_INSTRUCTIONS TO FOLLOW_.
Starting with the line that contains "Write part 3" and stopping after the line that contains "on its underside.", output every line exactly as it stands.

[Start MATERIAL]

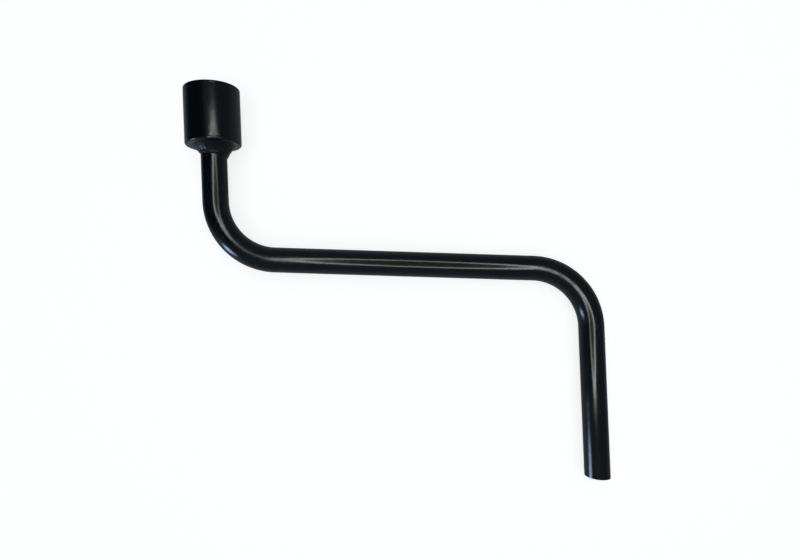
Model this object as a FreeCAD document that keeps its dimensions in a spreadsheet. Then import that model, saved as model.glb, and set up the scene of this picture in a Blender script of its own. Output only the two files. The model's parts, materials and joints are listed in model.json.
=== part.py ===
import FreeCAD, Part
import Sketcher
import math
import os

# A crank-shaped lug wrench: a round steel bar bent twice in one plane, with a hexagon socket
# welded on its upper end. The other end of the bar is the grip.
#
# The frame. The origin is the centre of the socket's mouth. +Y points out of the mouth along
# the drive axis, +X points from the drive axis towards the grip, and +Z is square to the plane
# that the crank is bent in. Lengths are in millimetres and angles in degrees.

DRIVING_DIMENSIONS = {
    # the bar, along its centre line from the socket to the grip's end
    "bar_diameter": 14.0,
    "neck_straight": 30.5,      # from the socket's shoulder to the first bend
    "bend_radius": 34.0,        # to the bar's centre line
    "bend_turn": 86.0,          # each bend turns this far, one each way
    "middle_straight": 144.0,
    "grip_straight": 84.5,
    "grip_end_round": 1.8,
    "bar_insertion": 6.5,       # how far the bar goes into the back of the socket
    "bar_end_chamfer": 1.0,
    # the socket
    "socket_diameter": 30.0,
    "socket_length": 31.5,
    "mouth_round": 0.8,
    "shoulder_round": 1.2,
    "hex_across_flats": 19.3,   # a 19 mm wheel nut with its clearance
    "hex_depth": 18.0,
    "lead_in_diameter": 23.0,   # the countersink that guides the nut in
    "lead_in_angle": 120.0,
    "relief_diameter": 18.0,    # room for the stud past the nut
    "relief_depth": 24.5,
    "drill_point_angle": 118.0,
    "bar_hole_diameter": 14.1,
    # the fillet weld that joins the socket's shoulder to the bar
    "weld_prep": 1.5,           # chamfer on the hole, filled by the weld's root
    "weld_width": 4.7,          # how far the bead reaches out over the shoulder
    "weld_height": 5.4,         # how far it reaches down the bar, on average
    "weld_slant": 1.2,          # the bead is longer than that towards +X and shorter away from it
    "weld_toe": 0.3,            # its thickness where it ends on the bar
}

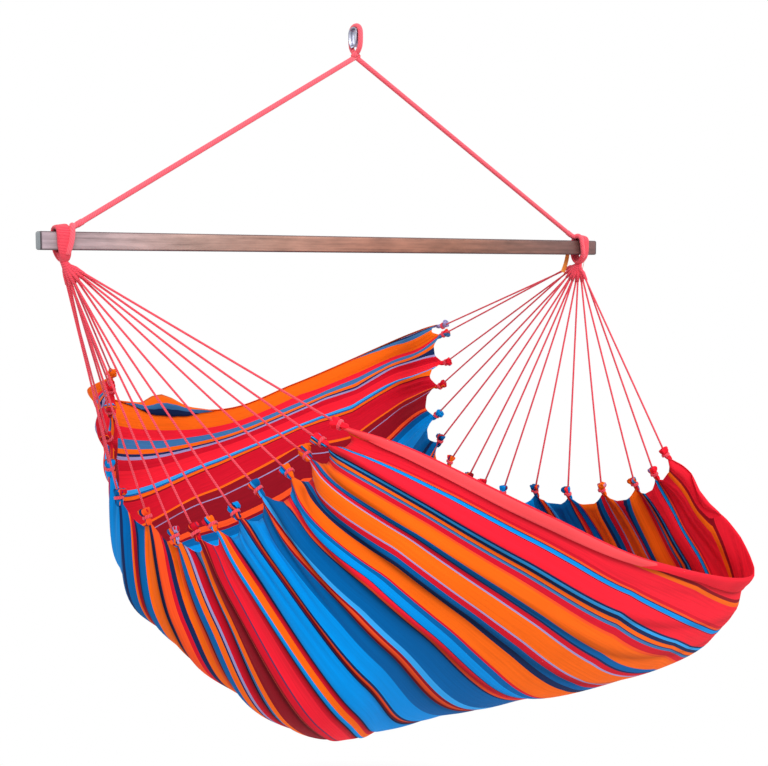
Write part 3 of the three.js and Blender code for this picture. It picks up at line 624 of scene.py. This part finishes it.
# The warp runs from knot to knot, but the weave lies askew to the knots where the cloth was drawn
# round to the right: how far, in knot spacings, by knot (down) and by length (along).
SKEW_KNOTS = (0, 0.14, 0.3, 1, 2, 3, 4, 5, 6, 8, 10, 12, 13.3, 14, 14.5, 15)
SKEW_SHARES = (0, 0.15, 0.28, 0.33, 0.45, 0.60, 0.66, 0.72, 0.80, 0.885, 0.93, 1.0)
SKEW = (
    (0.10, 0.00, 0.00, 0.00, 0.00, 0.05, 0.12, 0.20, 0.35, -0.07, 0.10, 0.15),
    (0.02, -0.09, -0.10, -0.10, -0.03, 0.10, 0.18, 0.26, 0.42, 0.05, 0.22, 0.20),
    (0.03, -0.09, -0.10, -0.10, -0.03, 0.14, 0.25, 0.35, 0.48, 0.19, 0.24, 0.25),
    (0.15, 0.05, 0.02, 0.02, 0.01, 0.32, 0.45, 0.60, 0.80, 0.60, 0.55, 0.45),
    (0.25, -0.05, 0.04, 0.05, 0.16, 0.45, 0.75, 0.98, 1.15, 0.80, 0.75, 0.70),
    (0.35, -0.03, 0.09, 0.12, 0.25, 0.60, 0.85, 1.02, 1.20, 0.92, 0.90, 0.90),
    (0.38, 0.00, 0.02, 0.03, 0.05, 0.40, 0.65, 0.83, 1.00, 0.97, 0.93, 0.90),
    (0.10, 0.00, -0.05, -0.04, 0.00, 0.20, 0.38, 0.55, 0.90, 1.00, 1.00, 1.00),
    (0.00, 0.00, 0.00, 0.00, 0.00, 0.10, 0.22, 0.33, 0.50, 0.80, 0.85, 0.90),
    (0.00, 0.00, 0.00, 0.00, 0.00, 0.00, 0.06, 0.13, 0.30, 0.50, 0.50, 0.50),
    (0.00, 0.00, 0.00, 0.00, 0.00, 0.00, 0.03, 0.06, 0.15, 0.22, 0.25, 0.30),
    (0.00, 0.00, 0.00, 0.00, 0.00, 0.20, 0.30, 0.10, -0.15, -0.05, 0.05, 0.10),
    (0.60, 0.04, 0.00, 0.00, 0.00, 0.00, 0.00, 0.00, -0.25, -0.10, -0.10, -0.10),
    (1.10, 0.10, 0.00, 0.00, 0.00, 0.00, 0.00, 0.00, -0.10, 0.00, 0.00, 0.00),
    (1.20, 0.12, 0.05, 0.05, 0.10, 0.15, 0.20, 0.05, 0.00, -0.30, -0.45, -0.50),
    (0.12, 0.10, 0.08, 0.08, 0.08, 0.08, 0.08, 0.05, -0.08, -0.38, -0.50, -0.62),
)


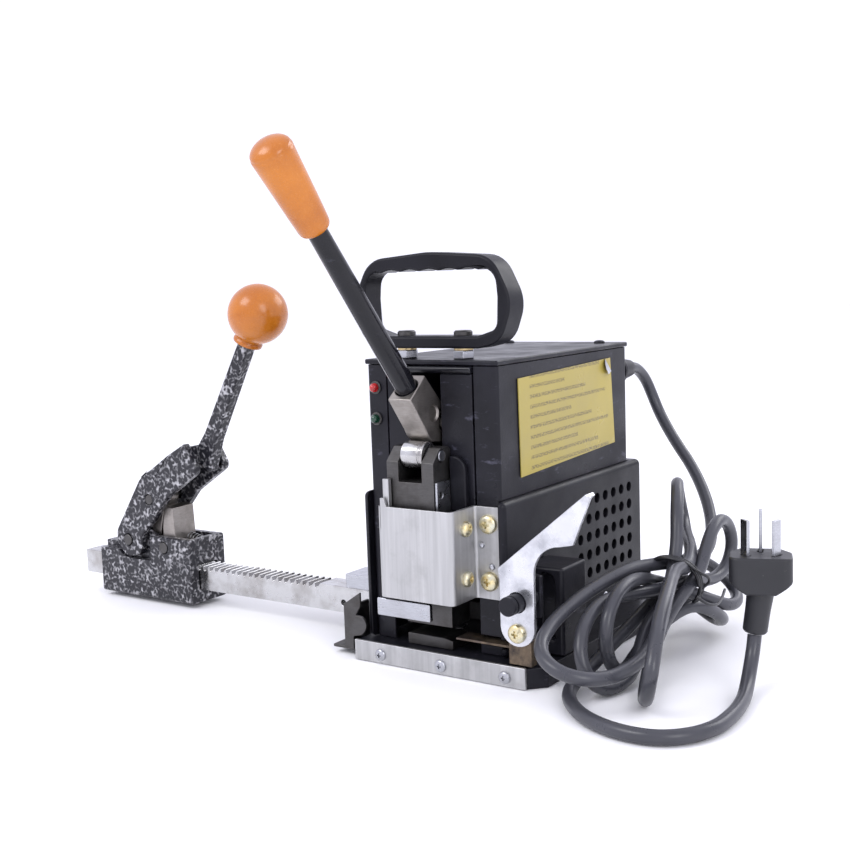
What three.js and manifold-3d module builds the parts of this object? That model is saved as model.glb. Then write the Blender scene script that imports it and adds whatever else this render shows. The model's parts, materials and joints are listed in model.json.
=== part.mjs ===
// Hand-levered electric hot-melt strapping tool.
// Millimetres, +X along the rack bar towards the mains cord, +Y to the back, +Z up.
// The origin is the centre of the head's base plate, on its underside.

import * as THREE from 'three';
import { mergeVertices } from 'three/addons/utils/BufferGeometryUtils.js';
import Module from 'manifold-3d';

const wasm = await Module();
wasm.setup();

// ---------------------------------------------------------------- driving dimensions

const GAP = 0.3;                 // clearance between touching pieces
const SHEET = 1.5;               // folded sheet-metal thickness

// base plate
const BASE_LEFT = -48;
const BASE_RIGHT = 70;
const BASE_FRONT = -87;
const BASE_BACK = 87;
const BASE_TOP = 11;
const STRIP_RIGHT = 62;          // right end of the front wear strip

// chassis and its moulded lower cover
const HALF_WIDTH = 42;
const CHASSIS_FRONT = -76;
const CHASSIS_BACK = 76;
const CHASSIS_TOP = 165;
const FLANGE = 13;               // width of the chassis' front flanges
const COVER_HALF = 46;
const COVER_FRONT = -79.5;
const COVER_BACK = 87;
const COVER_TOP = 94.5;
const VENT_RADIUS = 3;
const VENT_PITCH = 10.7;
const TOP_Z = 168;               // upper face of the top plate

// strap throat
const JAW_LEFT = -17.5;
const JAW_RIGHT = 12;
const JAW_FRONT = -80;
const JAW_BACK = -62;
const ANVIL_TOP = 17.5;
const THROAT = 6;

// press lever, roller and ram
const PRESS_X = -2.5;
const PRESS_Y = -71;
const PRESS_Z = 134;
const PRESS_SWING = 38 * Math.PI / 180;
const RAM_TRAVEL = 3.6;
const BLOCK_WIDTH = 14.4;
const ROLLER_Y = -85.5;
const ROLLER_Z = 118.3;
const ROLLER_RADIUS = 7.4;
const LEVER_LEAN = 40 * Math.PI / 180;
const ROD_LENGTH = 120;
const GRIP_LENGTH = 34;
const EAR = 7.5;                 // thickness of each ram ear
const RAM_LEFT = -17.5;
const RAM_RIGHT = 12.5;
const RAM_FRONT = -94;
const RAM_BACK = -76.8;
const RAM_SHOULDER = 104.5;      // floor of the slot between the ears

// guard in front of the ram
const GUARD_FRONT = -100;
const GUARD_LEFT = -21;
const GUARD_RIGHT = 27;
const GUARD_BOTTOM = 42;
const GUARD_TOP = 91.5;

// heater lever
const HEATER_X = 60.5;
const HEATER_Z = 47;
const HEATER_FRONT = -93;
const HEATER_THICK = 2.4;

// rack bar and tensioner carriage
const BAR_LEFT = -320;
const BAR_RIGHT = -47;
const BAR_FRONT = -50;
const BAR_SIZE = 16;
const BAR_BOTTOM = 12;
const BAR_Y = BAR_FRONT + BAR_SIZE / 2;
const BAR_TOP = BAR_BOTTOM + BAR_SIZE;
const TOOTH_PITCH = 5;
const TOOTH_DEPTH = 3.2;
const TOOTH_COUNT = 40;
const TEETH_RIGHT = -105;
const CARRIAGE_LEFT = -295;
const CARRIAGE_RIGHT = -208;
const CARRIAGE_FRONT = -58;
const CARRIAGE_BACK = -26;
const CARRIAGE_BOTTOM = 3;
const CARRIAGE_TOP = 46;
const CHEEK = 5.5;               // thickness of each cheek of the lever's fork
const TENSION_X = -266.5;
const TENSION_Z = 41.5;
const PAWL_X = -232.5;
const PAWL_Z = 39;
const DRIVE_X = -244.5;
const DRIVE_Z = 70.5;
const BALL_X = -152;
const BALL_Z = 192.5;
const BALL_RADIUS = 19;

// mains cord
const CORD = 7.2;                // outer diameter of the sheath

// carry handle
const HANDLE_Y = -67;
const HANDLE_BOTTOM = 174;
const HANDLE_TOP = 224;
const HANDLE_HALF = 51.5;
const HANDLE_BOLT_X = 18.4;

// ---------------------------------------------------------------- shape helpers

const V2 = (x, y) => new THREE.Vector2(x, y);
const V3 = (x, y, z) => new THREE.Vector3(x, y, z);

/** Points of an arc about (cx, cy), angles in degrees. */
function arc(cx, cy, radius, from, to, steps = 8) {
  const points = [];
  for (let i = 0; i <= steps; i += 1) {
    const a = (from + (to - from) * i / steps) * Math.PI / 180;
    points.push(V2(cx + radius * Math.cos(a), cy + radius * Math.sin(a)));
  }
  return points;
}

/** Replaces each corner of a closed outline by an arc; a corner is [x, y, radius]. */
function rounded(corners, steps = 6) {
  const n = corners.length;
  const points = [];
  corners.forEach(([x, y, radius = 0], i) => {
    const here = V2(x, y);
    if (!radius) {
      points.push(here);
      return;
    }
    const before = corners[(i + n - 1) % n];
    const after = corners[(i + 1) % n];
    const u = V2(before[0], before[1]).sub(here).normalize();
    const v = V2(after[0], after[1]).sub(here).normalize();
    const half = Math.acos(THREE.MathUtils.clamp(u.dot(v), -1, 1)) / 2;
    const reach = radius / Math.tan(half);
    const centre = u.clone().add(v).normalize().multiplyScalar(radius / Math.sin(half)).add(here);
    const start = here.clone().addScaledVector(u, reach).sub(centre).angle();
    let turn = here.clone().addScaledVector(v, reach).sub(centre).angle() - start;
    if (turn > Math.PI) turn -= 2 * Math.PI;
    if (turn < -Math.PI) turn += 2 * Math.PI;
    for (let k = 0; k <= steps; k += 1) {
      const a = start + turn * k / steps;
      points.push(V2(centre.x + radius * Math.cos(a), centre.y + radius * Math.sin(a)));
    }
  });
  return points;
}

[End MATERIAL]

_REPLY TO THE EXERCISE_.
Write part 3 of the three.js and Blender code for this picture. It picks up at line 624 of scene.py. This part finishes it.
# The warp runs from knot to knot, but the weave lies askew to the knots where the cloth was drawn
# round to the right: how far, in knot spacings, by knot (down) and by length (along).
SKEW_KNOTS = (0, 0.14, 0.3, 1, 2, 3, 4, 5, 6, 8, 10, 12, 13.3, 14, 14.5, 15)
SKEW_SHARES = (0, 0.15, 0.28, 0.33, 0.45, 0.60, 0.66, 0.72, 0.80, 0.885, 0.93, 1.0)
SKEW = (
    (0.10, 0.00, 0.00, 0.00, 0.00, 0.05, 0.12, 0.20, 0.35, -0.07, 0.10, 0.15),
    (0.02, -0.09, -0.10, -0.10, -0.03, 0.10, 0.18, 0.26, 0.42, 0.05, 0.22, 0.20),
    (0.03, -0.09, -0.10, -0.10, -0.03, 0.14, 0.25, 0.35, 0.48, 0.19, 0.24, 0.25),
    (0.15, 0.05, 0.02, 0.02, 0.01, 0.32, 0.45, 0.60, 0.80, 0.60, 0.55, 0.45),
    (0.25, -0.05, 0.04, 0.05, 0.16, 0.45, 0.75, 0.98, 1.15, 0.80, 0.75, 0.70),
    (0.35, -0.03, 0.09, 0.12, 0.25, 0.60, 0.85, 1.02, 1.20, 0.92, 0.90, 0.90),
    (0.38, 0.00, 0.02, 0.03, 0.05, 0.40, 0.65, 0.83, 1.00, 0.97, 0.93, 0.90),
    (0.10, 0.00, -0.05, -0.04, 0.00, 0.20, 0.38, 0.55, 0.90, 1.00, 1.00, 1.00),
    (0.00, 0.00, 0.00, 0.00, 0.00, 0.10, 0.22, 0.33, 0.50, 0.80, 0.85, 0.90),
    (0.00, 0.00, 0.00, 0.00, 0.00, 0.00, 0.06, 0.13, 0.30, 0.50, 0.50, 0.50),
    (0.00, 0.00, 0.00, 0.00, 0.00, 0.00, 0.03, 0.06, 0.15, 0.22, 0.25, 0.30),
    (0.00, 0.00, 0.00, 0.00, 0.00, 0.20, 0.30, 0.10, -0.15, -0.05, 0.05, 0.10),
    (0.60, 0.04, 0.00, 0.00, 0.00, 0.00, 0.00, 0.00, -0.25, -0.10, -0.10, -0.10),
    (1.10, 0.10, 0.00, 0.00, 0.00, 0.00, 0.00, 0.00, -0.10, 0.00, 0.00, 0.00),
    (1.20, 0.12, 0.05, 0.05, 0.10, 0.15, 0.20, 0.05, 0.00, -0.30, -0.45, -0.50),
    (0.12, 0.10, 0.08, 0.08, 0.08, 0.08, 0.08, 0.05, -0.08, -0.38, -0.50, -0.62),
)


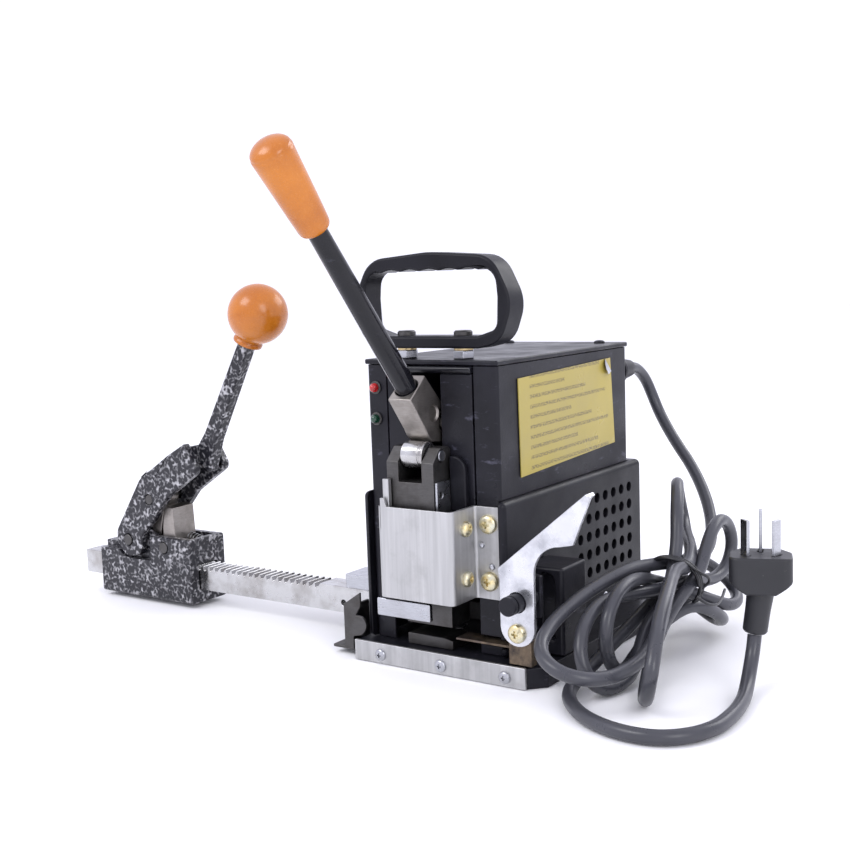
What three.js and manifold-3d module builds the parts of this object? That model is saved as model.glb. Then write the Blender scene script that imports it and adds whatever else this render shows. The model's parts, materials and joints are listed in model.json.
=== part.mjs ===
// Hand-levered electric hot-melt strapping tool.
// Millimetres, +X along the rack bar towards the mains cord, +Y to the back, +Z up.
// The origin is the centre of the head's base plate, on its underside.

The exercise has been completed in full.